Take each line containing "origin" and report it exactly as written.
::::::::
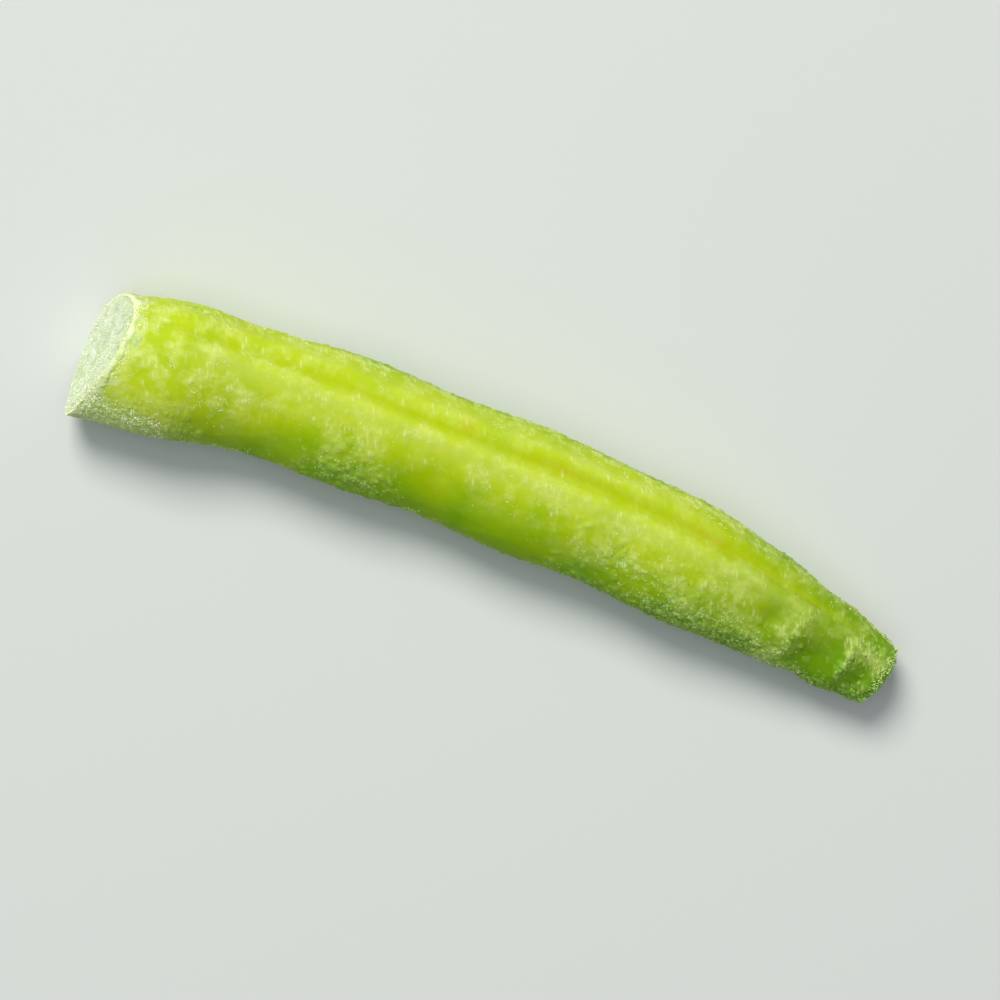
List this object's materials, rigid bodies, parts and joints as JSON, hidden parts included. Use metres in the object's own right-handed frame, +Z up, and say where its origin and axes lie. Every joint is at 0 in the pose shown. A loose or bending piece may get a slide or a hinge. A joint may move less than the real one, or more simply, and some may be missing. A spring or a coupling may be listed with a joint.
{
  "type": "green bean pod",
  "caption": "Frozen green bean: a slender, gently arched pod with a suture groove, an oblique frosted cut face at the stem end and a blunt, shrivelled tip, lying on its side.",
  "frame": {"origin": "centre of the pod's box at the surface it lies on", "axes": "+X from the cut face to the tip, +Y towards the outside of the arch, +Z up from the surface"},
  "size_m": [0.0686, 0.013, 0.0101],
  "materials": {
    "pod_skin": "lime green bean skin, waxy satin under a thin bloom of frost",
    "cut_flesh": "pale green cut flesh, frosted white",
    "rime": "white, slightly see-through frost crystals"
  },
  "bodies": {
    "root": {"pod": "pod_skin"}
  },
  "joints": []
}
::::::::
## RESPONSE TO THIS EXERCISE
List this object's materials, rigid bodies, parts and joints as JSON, hidden parts included. Use metres in the object's own right-handed frame, +Z up, and say where its origin and axes lie. Every joint is at 0 in the pose shown. A loose or bending piece may get a slide or a hinge. A joint may move less than the real one, or more simply, and some may be missing. A spring or a coupling may be listed with a joint.
  "frame": {"origin": "centre of the pod's box at the surface it lies on", "axes": "+X from the cut face to the tip, +Y towards the outside of the arch, +Z up from the surface"},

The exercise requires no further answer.